The answers, whatever they are, don’t make you a good person or a bad person; they make you honest with yourself. And that’s more than most of us manage, if we’re being real about it.
If you want to know more about the pros and cons of credit cards and how they work, check out Credit Card Basics Spelled Out: Credit 101, a guide to understanding debt in relation to those little plastic rectangles in your purse or wallet.
The Debt Snow Ball Method:
The Snow Ball Method to paying off debt is a great trick to help you get out from under all those payments. Basically, what it says is pay off the lowest amount first and snowball your way to the bigger payments.
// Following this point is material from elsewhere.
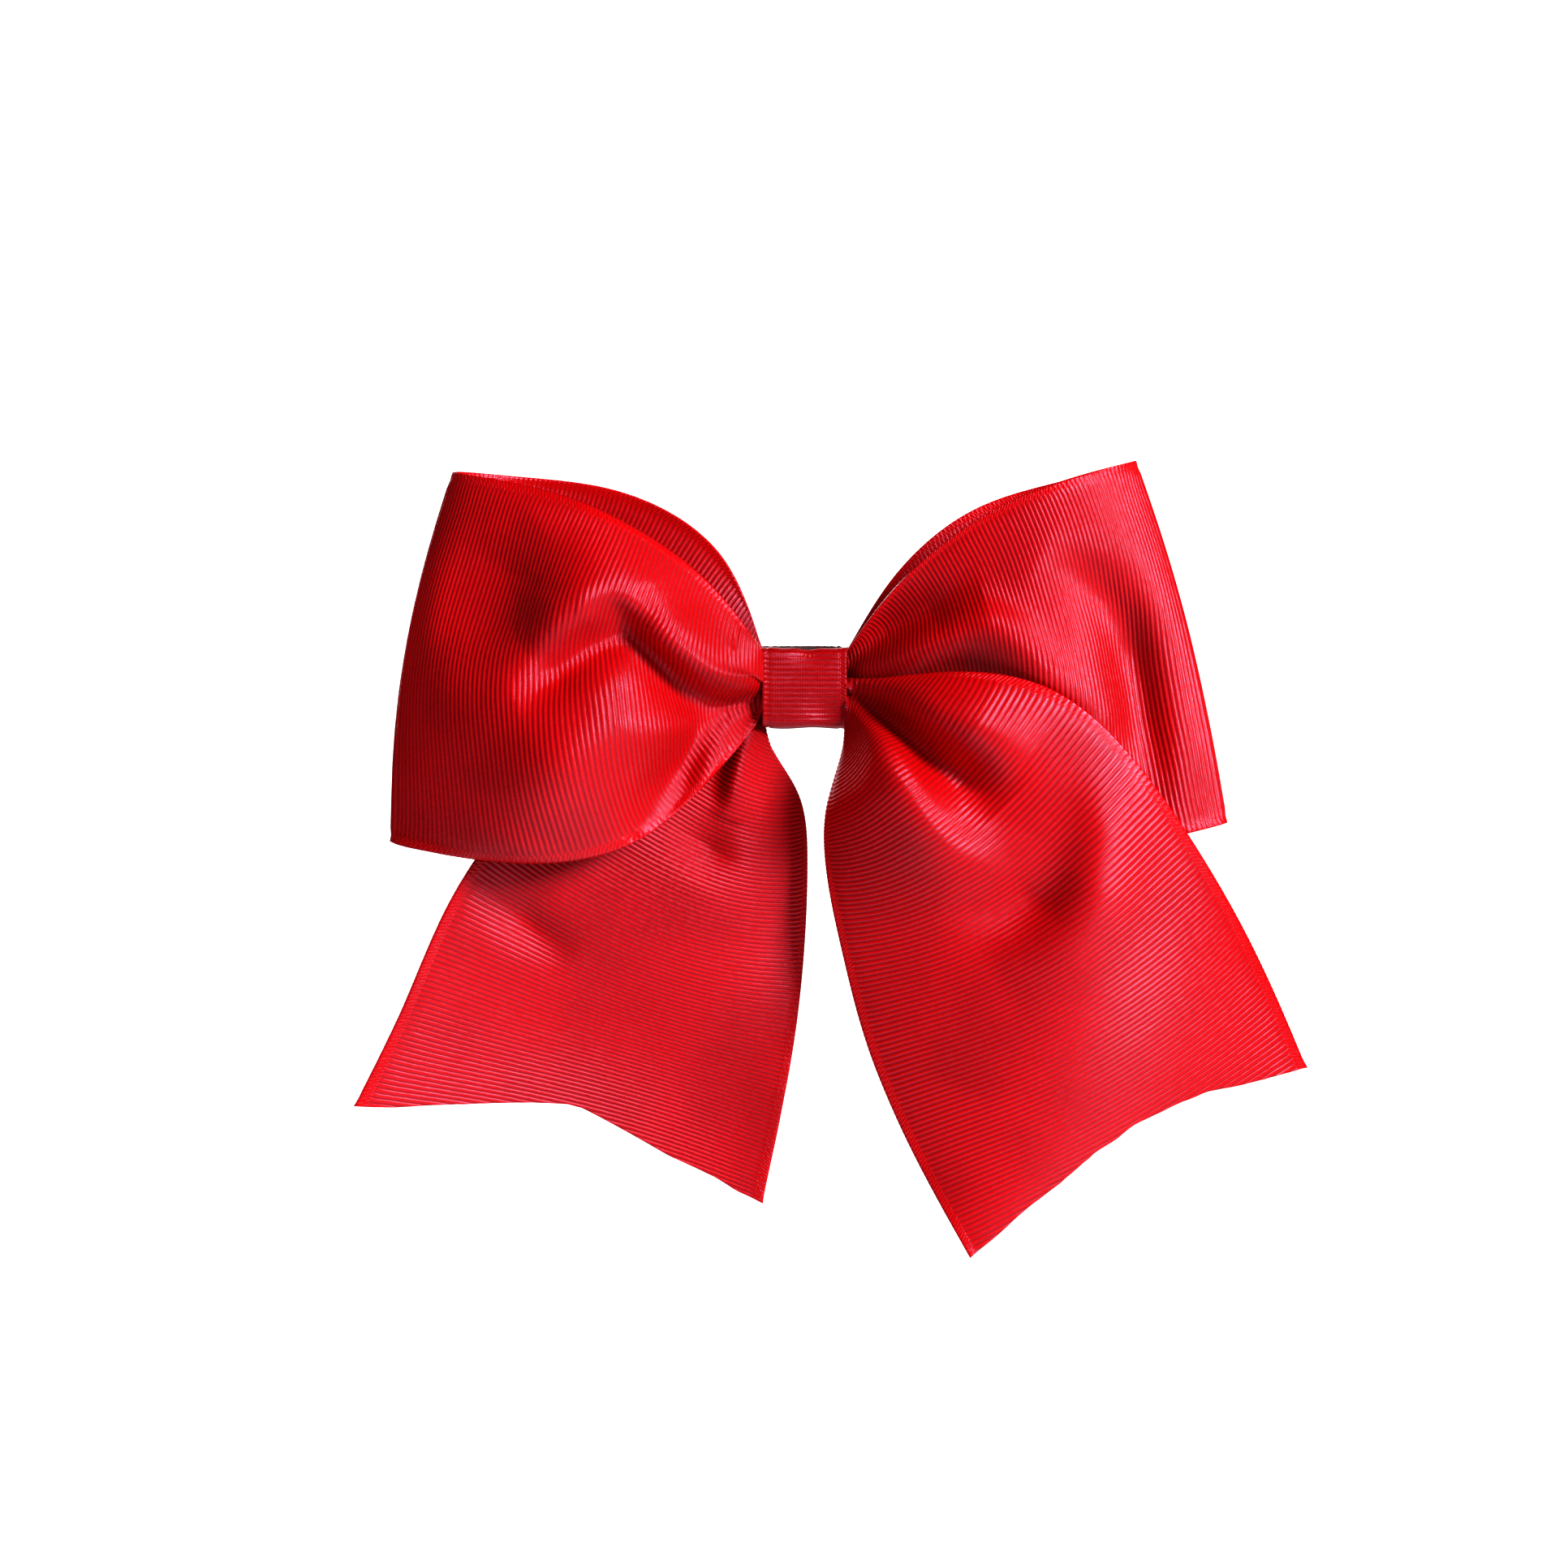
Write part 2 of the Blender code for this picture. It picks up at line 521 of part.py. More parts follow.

In other words, start with that $300 Macy’s card and eventually chip away at the other credit cards, auto loans all the way up to your mortgage principle. It works both psychologically and mathematically. So, why not give it a try.
Whether debt is a positive or a negative is largely up to you. It’s about how you use it. Keep up with an online spreadsheet, install a debt tracker app on your phone, or whatever else you need to do, but take control. Make informed, reasoned decisions. Because if you don’t control your debt, it may end up controlling you.